Science

The Keurig for Cocktails Is the Solution to a Problem No One Has

Single-serve cocktails sound good, but we're not impressed

The Somabar is basically a boozy version of a Keurig machine, those single-serve coffee machines your mom got for Christmas one year, which was funded via Kickstarter back in January. Their original crowdfunding goal was $50,000, but donors who thought "Hmm, yeah, I'd rather just push a button to get drunk" drove the campaign total past $300,000. Great job, people. You've put your minds, your wallets, and your penchant for laziness together for the common inebriation. Yet we must ask: Do we really need a booze machine like the Somabar?

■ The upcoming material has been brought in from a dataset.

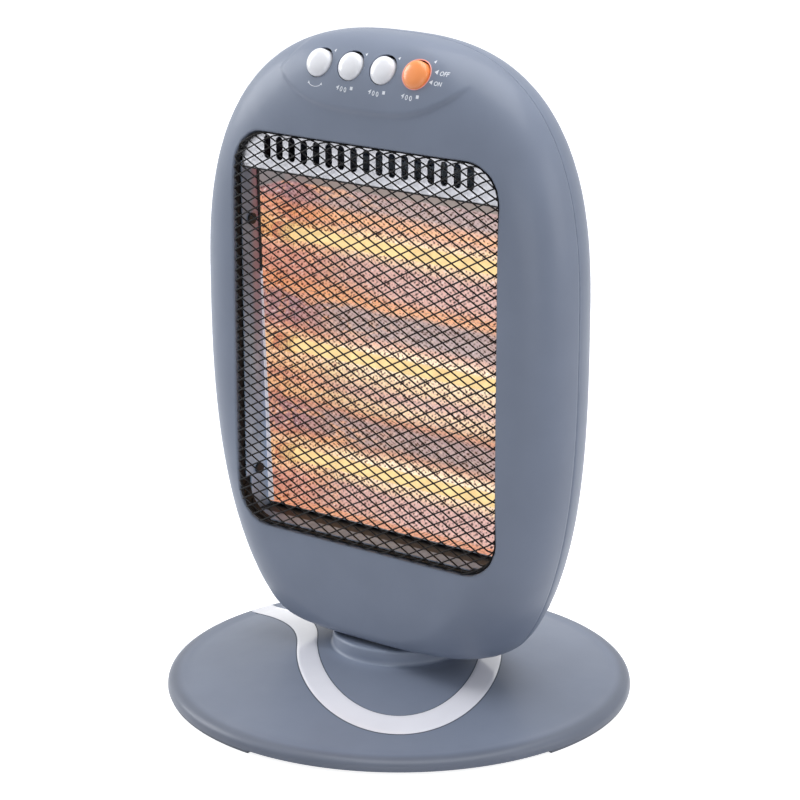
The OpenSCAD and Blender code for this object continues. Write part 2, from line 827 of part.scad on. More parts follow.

Purchase one of these doodads, then gleefully rip open the box, top it off with bottom-shelf booze, and wait the hilariously quick 5 seconds the video below guarantees it takes to make a cocktail. But on second thought, $429 is steep for a gadget that neither comes with alcohol nor does anything we haven’t already trained chimpanzees to do for us. If you’re the kind of person who stocks your bar already, then you probably don’t think fixing a drink is much of a hassle to begin with. In fact, you probably enjoy making your own drink.

With sales of single-serve beverage machines like the Keurig or Sodastream steadily declining, the Somabar may have missed the slight trend window for the height of liquid-leaking contraptions. It would seem then that the Somabar is nothing more than a kitschy trend, destined to be a hot ticket that people will forget about in a few years. Or the next morning, depending.